Directions for this task: Repeat exactly the lines from the start through the line with "DIMPLE_DEPTH = 12.0", both ends included.

Provided material:
■ ■ ■

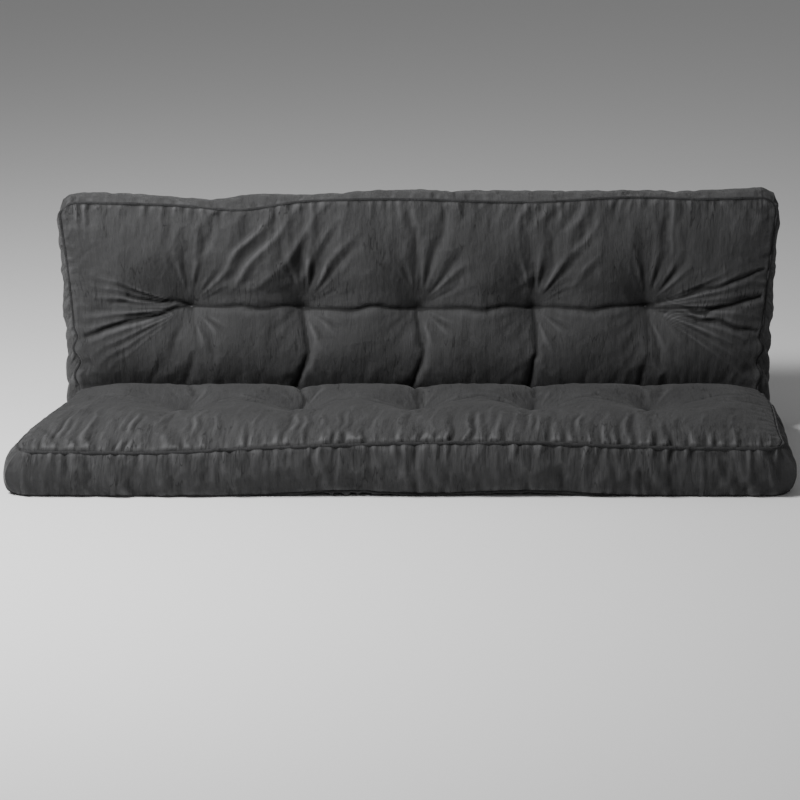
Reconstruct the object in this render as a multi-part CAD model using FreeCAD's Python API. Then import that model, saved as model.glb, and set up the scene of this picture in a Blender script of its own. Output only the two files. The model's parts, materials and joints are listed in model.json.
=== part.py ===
"""Tufted two-seat futon mattress, folded once into a seat and a leaning back.

Millimetres, +Z up, the front edge of the seat towards -Y. The origin is at floor level, in the
middle of the folded mattress's outer box.

Both halves are built lying flat, either side of the fold line, with the layers stacked upwards.
The back is then turned up about the fold line, and everything is moved to the origin.
"""

import FreeCAD, Part
import math
import os

Vector = FreeCAD.Vector

# ---- driving dimensions -------------------------------------------------------------------

WIDTH = 2000.0  # across the seat, over the side borders
SEAT_LENGTH = 700.0  # front border to the fold line
BACK_LENGTH = 620.0  # fold line to the head border
CORNER_RADIUS = 45.0  # of the casing's four corners, seen from above
BACK_LEAN = 12.0  # degrees the back leans behind upright

CLOTH = 1.6  # cotton drill of the panels and borders
BATTING = 32.0  # each of the two cotton batting layers
FOAM = 24.0  # each of the two foam sheets
FELT = 25.0  # the pad between the foam sheets
PIPING_DIAMETER = 9.0

TUFT_COLUMNS = 5
TUFT_COLUMN_SPACING = 312.0
SEAT_TUFT_ROW = 300.0  # fold line to the seat's row of tufts
BACK_TUFT_ROW = 320.0  # fold line to the back's row of tufts
TIE_DIAMETER = 3.0
KNOT_DIAMETER = 13.0
KNOT_HEIGHT = 8.0
KNOT_ROUNDING = 3.0
DIMPLE_DEPTH = 12.0  # from the panel's face down to the outer end of a knot

LAYER_GAP = 0.2  # between one layer and the next, and round the edge of each
SEAM_GAP = 0.3  # between the piping and the cloth sewn to it
TIE_GAP = 0.3  # round a tie, where it passes through a layer
DIMPLE_GAP = 2.5  # round a knot
FOLD_GAP = 0.8  # between the seat and the back at the fold

# ---- what follows from them ---------------------------------------------------------------

FOLD_ANGLE = 90.0 - BACK_LEAN  # from flat to the folded shape
MITRE_ANGLE = FOLD_ANGLE / 2.0  # of each half's end at the fold, from upright
PIPING_RADIUS = PIPING_DIAMETER / 2.0

# the stack, from the floor up: name, thickness
LAYERS = [
    ("bottom_panel", CLOTH),
    ("bottom_batting", BATTING),
    ("lower_foam", FOAM),
    ("middle_felt", FELT),
    ("upper_foam", FOAM),
    ("top_batting", BATTING),
    ("top_panel", CLOTH),
]
THICKNESS = sum(thickness for _, thickness in LAYERS) + LAYER_GAP * (len(LAYERS) - 1)

# the middle of the piping in each seam, above the floor side
SEAM_HEIGHTS = {"bottom_piping": PIPING_RADIUS, "top_piping": THICKNESS - PIPING_RADIUS}

PANEL_INSET = PIPING_RADIUS + SEAM_GAP  # panel edge, in from the border's face
FILLING_INSET = CLOTH + LAYER_GAP
DIMPLE_RADIUS = KNOT_DIAMETER / 2.0 + DIMPLE_GAP
TUFT_PLACES = [
    (number - (TUFT_COLUMNS - 1) / 2.0) * TUFT_COLUMN_SPACING for number in range(TUFT_COLUMNS)
]
# the fold's ties run inside the seat, beside the mitre and parallel to it
FOLD_TIE_OFFSET = DIMPLE_RADIUS + LAYER_GAP

# a cut end reaches past the whole mattress
REACH = WIDTH + SEAT_LENGTH + BACK_LENGTH


# ---- flat half mattress -------------------------------------------------------------------
# In a half's own frame the fold line is the X axis, the half reaches `length` along +Y, and
# its floor side is at z = 0.


def outline_wire(length, inset):
    """The half's plan with rounded outer corners, every edge moved in by `inset`."""
    side = WIDTH / 2.0 - inset
    end = length - inset
    radius = max(CORNER_RADIUS - inset, CORNER_RADIUS / 4.0)
    diagonal = radius * (1.0 - math.sqrt(0.5))
    beyond = -THICKNESS * 2.0
    right_low = Vector(side, beyond, 0)
    right_high = Vector(side, end - radius, 0)
    right_middle = Vector(side - diagonal, end - diagonal, 0)
    right_end = Vector(side - radius, end, 0)
    left_end, left_middle, left_high, left_low = (
        Vector(-point.x, point.y, 0) for point in (right_end, right_middle, right_high, right_low)
    )
    return Part.Wire(
        [
            Part.LineSegment(right_low, right_high).toShape(),
            Part.Arc(right_high, right_middle, right_end).toShape(),
            Part.LineSegment(right_end, left_end).toShape(),
            Part.Arc(left_end, left_middle, left_high).toShape(),
            Part.LineSegment(left_high, left_low).toShape(),
            Part.LineSegment(left_low, right_low).toShape(),
        ]
    )


def slab(length, inset, low, high):
    """The half's plan as a slab between two heights."""
    face = Part.Face(outline_wire(length, inset))
    face.translate(Vector(0, 0, low))
    return face.extrude(Vector(0, 0, high - low))


def mitred(shape):
    """The shape without what lies past the half's mitred end at the fold."""
    waste = Part.makeBox(2 * REACH, REACH, 2 * REACH, Vector(-REACH, -REACH, -REACH))
    waste.translate(Vector(0, FOLD_GAP / 2.0, 0))
    waste.rotate(Vector(0, 0, 0), Vector(1, 0, 0), -MITRE_ANGLE)
    return shape.cut(waste)


def box_between(low, high):
    size = high.sub(low)
    return Part.makeBox(size.x, size.y, size.z, low)


def layer_heights():
    """The lowest and highest z of each layer, by name."""
    heights = {}
    low = 0.0
    for name, thickness in LAYERS:
        heights[name] = (low, low + thickness)
        low += thickness + LAYER_GAP
    return heights


def layers(length):
    """The panels and the filling of one half, before the tufts are let in."""
    room = Part.makeCompound(
        [seam_tube(length, height, PIPING_RADIUS + SEAM_GAP) for height in SEAM_HEIGHTS.values()]
    )
    shapes = {}
    for name, (low, high) in layer_heights().items():
        inset = PANEL_INSET if name.endswith("panel") else FILLING_INSET
        shape = slab(length, inset, low, high)
        if name.endswith("batting"):
            shape = shape.cut(room)
        shapes[name] = mitred(shape)
    return shapes


def borders(length):
    """The upright strip round a half, as its end strip and its two side strips."""
    low = PIPING_DIAMETER + SEAM_GAP
    high = THICKNESS - low
    ring = mitred(slab(length, 0, low, high).cut(slab(length, CLOTH, low, high)))
    corner = length - CORNER_RADIUS
    half = WIDTH / 2.0
    end_zone = box_between(Vector(-half, corner, low), Vector(half, length, high))
    side_end = corner - LAYER_GAP
    right_zone = box_between(Vector(0, -REACH, low), Vector(half, side_end, high))
    left_zone = box_between(Vector(-half, -REACH, low), Vector(0, side_end, high))
    return {
        "end_border": ring.common(end_zone),
        "right_border": ring.common(right_zone),
        "left_border": ring.common(left_zone),
    }


def seam_tube(length, height, radius):
    """A tube along one seam: along one side, round the end and back along the other side."""
    outline = outline_wire(length, 0)
    path = Part.Wire(outline.OrderedEdges[:5])
    start = path.OrderedVertexes[0].Point
    circle = Part.Wire(Part.makeCircle(radius, start, Vector(0, 1, 0)))
    tube = path.makePipeShell([circle], True, False)
    tube.translate(Vector(0, 0, height))
    return tube


# ---- tufts --------------------------------------------------------------------------------
# A tie is described by where it meets the floor side and how far it leans towards the half's
# outer end: 0 for an upright tie, the mitre angle for a tie beside the fold.


def upright_row(distance):
    """Ties that stand upright, in a row at this distance from the fold line."""
    return [(Vector(x, distance, 0), 0.0) for x in TUFT_PLACES]


def fold_row():
    """Ties beside the mitre, parallel to it."""
    distance = FOLD_TIE_OFFSET / math.cos(math.radians(MITRE_ANGLE))
    return [(Vector(x, distance, 0), MITRE_ANGLE) for x in TUFT_PLACES]


def along_tie(foot, lean, start, length, radius):
    """A cylinder on a tie's axis, `start` from its foot."""
    cylinder = Part.makeCylinder(radius, length, foot + Vector(0, 0, start))
    cylinder.rotate(foot, Vector(1, 0, 0), -lean)
    return cylinder


def knot(foot, lean, start):
    """A rounded lump of cord on a tie's axis, its low end `start` from the foot."""
    lump = along_tie(foot, lean, start, KNOT_HEIGHT, KNOT_DIAMETER / 2.0)
    rims = [edge for edge in lump.Edges if edge.Closed]
    return lump.makeFillet(KNOT_ROUNDING, rims)


def tuft_sizes(lean):
    """Where along its axis a tuft's knots and tie start and end."""
    full = THICKNESS / math.cos(math.radians(lean))
    low_knot = DIMPLE_DEPTH
    high_knot = full - DIMPLE_DEPTH - KNOT_HEIGHT
    return full, low_knot, high_knot


def ties(row):
    """The cords of one row, each between its two knots."""
    cords = []
    for foot, lean in row:
        _, low_knot, high_knot = tuft_sizes(lean)
        start = low_knot + KNOT_HEIGHT
        cords.append(along_tie(foot, lean, start, high_knot - start, TIE_DIAMETER / 2.0))
    return Part.makeCompound(cords)


def knots(row):
    """The knots of one row, two on each tie."""
    lumps = []
    for foot, lean in row:
        _, low_knot, high_knot = tuft_sizes(lean)
        lumps += [knot(foot, lean, low_knot), knot(foot, lean, high_knot)]
    return Part.makeCompound(lumps)


def tuft_room(row):
    """What the layers leave free for one row: a dimple at each end and a hole for each tie."""
    room = []
    for foot, lean in row:
        full, low_knot, high_knot = tuft_sizes(lean)
        past = THICKNESS / 2.0  # the dimples open out through the faces, whatever the lean
        low_end = low_knot + KNOT_HEIGHT + LAYER_GAP
        high_end = high_knot - LAYER_GAP
        hole = TIE_DIAMETER / 2.0 + TIE_GAP
        room += [
            along_tie(foot, lean, 0, full, hole),
            along_tie(foot, lean, -past, past + low_end, DIMPLE_RADIUS),
            along_tie(foot, lean, high_end, full - high_end + past, DIMPLE_RADIUS),
        ]
    return Part.makeCompound(room)


# ---- the two halves -----------------------------------------------------------------------


def half_mattress(prefix, end_border_name, length, rows):
    """One half with its own tufts, lying flat along +Y. `rows` is name: row of ties."""
    room = Part.makeCompound([tuft_room(row) for row in rows.values()])
    nodes = {f"{prefix}_{name}": shape.cut(room) for name, shape in layers(length).items()}
    for name, shape in borders(length).items():
        full_name = end_border_name if name == "end_border" else f"{prefix}_{name}"
        nodes[full_name] = shape
    for name, height in SEAM_HEIGHTS.items():
        nodes[f"{prefix}_{name}"] = mitred(seam_tube(length, height, PIPING_RADIUS))
    for name, row in rows.items():
        nodes[f"{name}_tuft_ties"] = ties(row)
        nodes[f"{name}_tuft_knots"] = knots(row)
    return nodes


def seat_half():
    """The seat reaches forwards from the fold line, so it is turned half round."""
    rows = {"seat": upright_row(SEAT_TUFT_ROW), "fold": fold_row()}
    nodes = half_mattress("seat", "front_border", SEAT_LENGTH, rows)
    for shape in nodes.values():
        shape.rotate(Vector(0, 0, 0), Vector(0, 0, 1), 180)
    nodes["seat_left_border"], nodes["seat_right_border"] = (
        nodes["seat_right_border"],
        nodes["seat_left_border"],
    )
    return nodes


def back_half():
    """The back reaches rearwards from the fold line, and is turned up about it."""
    rows = {"back": upright_row(BACK_TUFT_ROW)}
    nodes = half_mattress("back", "head_border", BACK_LENGTH, rows)
    for shape in nodes.values():
        shape.rotate(Vector(0, 0, 0), Vector(1, 0, 0), FOLD_ANGLE)
    return nodes


def fold_line_y():
    """Where the fold line lies once the folded mattress's box is centred on the origin."""
    lean = math.radians(BACK_LEAN)
    front = SEAT_LENGTH + PIPING_RADIUS
    # the furthest point back is on the piping along the head's floor side
    rear = BACK_LENGTH * math.sin(lean) - PIPING_RADIUS * math.cos(lean) + PIPING_RADIUS
    return (front - rear) / 2.0


def main():
    os.makedirs("parts", exist_ok=True)
    to_origin = Vector(0, fold_line_y(), 0)
    for node, shape in {**seat_half(), **back_half()}.items():
        shape.translate(to_origin)
        shape.exportStep(f"parts/{node}.step")
    print(f"fold line at y = {fold_line_y():.3f} mm, thickness {THICKNESS:.2f} mm")


main()
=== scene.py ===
"""The looks of a tufted two-seat futon mattress, folded into a seat and a leaning back.

The casing is one closed cloth in the shape of a box grid. It starts folded and dimpled, Blender's
Cloth swells and wrinkles it, and it is then cut into its panels, refined and gathered at its
seams. Piping, filling and tufts are built on the result. Everything is in metres.
"""

import json
import math

import bpy
import numpy as np
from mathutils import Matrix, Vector

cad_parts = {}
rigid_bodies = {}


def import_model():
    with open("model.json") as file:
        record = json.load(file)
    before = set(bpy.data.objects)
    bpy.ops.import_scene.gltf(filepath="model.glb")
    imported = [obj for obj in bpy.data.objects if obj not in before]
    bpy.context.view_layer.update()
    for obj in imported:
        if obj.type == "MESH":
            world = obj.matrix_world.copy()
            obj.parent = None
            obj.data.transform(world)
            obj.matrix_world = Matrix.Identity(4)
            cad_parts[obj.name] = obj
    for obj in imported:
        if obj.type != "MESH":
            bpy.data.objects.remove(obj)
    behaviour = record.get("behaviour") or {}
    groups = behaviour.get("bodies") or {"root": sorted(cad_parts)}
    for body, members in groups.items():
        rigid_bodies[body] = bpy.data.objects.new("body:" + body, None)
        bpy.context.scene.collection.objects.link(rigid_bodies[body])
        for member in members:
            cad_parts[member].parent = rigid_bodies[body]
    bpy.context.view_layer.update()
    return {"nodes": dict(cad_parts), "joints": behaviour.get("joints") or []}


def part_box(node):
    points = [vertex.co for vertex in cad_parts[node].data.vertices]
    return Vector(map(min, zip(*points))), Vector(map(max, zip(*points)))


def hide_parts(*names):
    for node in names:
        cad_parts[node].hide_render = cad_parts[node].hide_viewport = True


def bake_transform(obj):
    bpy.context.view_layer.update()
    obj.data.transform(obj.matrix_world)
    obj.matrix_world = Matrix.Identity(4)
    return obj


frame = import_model()

# ---- sizes, from the frame ------------------------------------------------------------------

FOLD = next(joint for joint in frame["joints"] if joint["name"] == "fold")
FOLD_POINT = Vector(FOLD["pos_m"])
FOLD_ANGLE = math.radians(FOLD["range_deg"][1])
LEAN = math.pi / 2 - FOLD_ANGLE
HALF_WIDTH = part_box("front_border")[1].x
SEAT_LENGTH = FOLD_POINT.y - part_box("front_border")[0].y
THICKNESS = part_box("seat_top_panel")[1].z
BACK_LENGTH = max(
    (v.co.y - FOLD_POINT.y) * math.sin(LEAN) + v.co.z * math.cos(LEAN)
    for v in frame["nodes"]["head_border"].data.vertices
)
CREASE = THICKNESS * math.tan(FOLD_ANGLE / 2)  # inner crease to fold line, along each half
# in the upright plane across the fold: along the mitre into the elbow, and square to it
INTO_FOLD = np.array([0.0, math.sin(FOLD_ANGLE / 2), -math.cos(FOLD_ANGLE / 2)])
PIPING_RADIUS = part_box("seat_top_piping")[1].x - HALF_WIDTH
TIE_RADIUS = 0.0015
KNOT_RADIUS, KNOT_HALF_HEIGHT = 0.0065, 0.0040


def tuft_places(node):
    """Each tuft's x in a row of ties, and the row's distance from the fold line."""
    low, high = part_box(node)
    middle = (low + high) / 2 - FOLD_POINT
    leaning = middle.y * math.sin(LEAN) + middle.z * math.cos(LEAN)
    along = middle.y if middle.z < THICKNESS else leaning
    return np.linspace(low.x + TIE_RADIUS, high.x - TIE_RADIUS, 5), along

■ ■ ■

Solution:
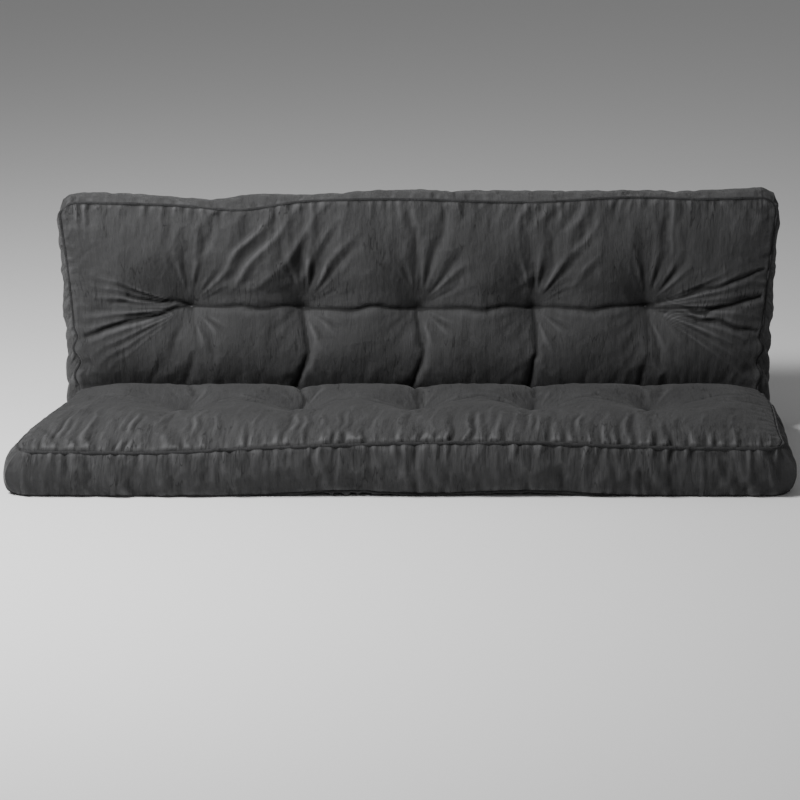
Reconstruct the object in this render as a multi-part CAD model using FreeCAD's Python API. Then import that model, saved as model.glb, and set up the scene of this picture in a Blender script of its own. Output only the two files. The model's parts, materials and joints are listed in model.json.
=== part.py ===
"""Tufted two-seat futon mattress, folded once into a seat and a leaning back.

Millimetres, +Z up, the front edge of the seat towards -Y. The origin is at floor level, in the
middle of the folded mattress's outer box.

Both halves are built lying flat, either side of the fold line, with the layers stacked upwards.
The back is then turned up about the fold line, and everything is moved to the origin.
"""

import FreeCAD, Part
import math
import os

Vector = FreeCAD.Vector

# ---- driving dimensions -------------------------------------------------------------------

WIDTH = 2000.0  # across the seat, over the side borders
SEAT_LENGTH = 700.0  # front border to the fold line
BACK_LENGTH = 620.0  # fold line to the head border
CORNER_RADIUS = 45.0  # of the casing's four corners, seen from above
BACK_LEAN = 12.0  # degrees the back leans behind upright

CLOTH = 1.6  # cotton drill of the panels and borders
BATTING = 32.0  # each of the two cotton batting layers
FOAM = 24.0  # each of the two foam sheets
FELT = 25.0  # the pad between the foam sheets
PIPING_DIAMETER = 9.0

TUFT_COLUMNS = 5
TUFT_COLUMN_SPACING = 312.0
SEAT_TUFT_ROW = 300.0  # fold line to the seat's row of tufts
BACK_TUFT_ROW = 320.0  # fold line to the back's row of tufts
TIE_DIAMETER = 3.0
KNOT_DIAMETER = 13.0
KNOT_HEIGHT = 8.0
KNOT_ROUNDING = 3.0
DIMPLE_DEPTH = 12.0  # from the panel's face down to the outer end of a knot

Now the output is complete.